Like the huge military bases going up around the country (and in Afghanistan) the Green Zone was profoundly isolated. The food in the vast mess hall was all imported and included an extraordinarily high proportion of pork products.
47
A variety of bars, licit or otherwise, provided often hard-working and stressed CPA officials the chance to blow off steam. Women went jogging in singlets and shorts. The scene in the ballroom nightclub of the al-Rashid hotel in the centre of the Green Zone was surreal – a frenetic decadence fuelled by cheap whiskey and recent broken marriages. Identical SUVs, Humvees and shuttle buses ferried people around.
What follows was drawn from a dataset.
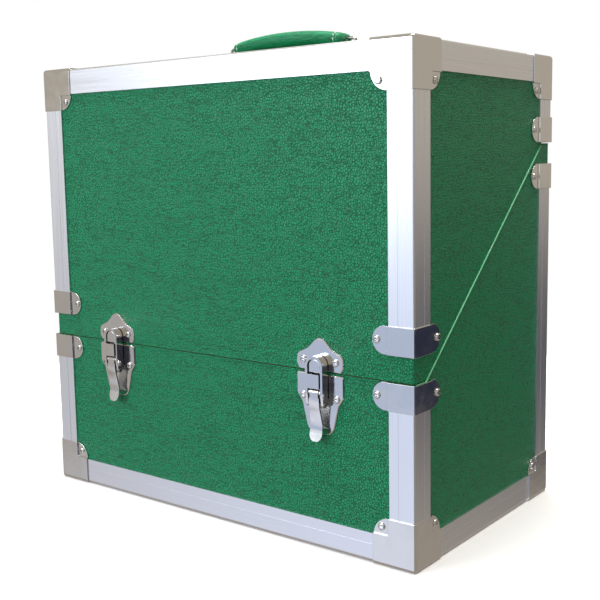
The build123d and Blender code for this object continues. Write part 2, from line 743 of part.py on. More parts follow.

Most staff were on short-term contracts, and very few spoke any Arabic.
48
Visiting the Green Zone involved crossing at least three checkpoints manned variously by American troops, a range of coalition allies and private security guards. Reporters had to do this often – it regularly took an hour or more – if they wanted to attend the press briefings held at the convention centre opposite the al-Rashid hotel. At the briefings they would be told about the latest initiatives taken by the CPA, and occasionally there would be some details of military operations. There was a café and a board on which press releases detailing events such as ‘ribbon-cutting ceremony al-Nathana bridge, 9am saturday’ were posted alongside the latest casualties, increasingly from IED attacks. ‘Every single one haunts us but we are not wavering,’ said the American military spokesman. Another notice announced that ‘several planned reconstruction projects have been suspended due to the non-permissive environment posed by terrorists’. In one briefing an Iraqi reporter asked what he should tell his frightened children woken by the sound of low-flying military helicopters. ‘Tell them that is the sound of freedom,’ came the response. General Ricardo Sanchez, the US commander in Iraq, told assembled reporters that he was ‘very optimistic’ and was sure that he had the ‘combat forces’ to prevail. A banner hung above the new Iraqi Business Development Center: ‘Peace and best wishes from the children of America to the children of Iraq’.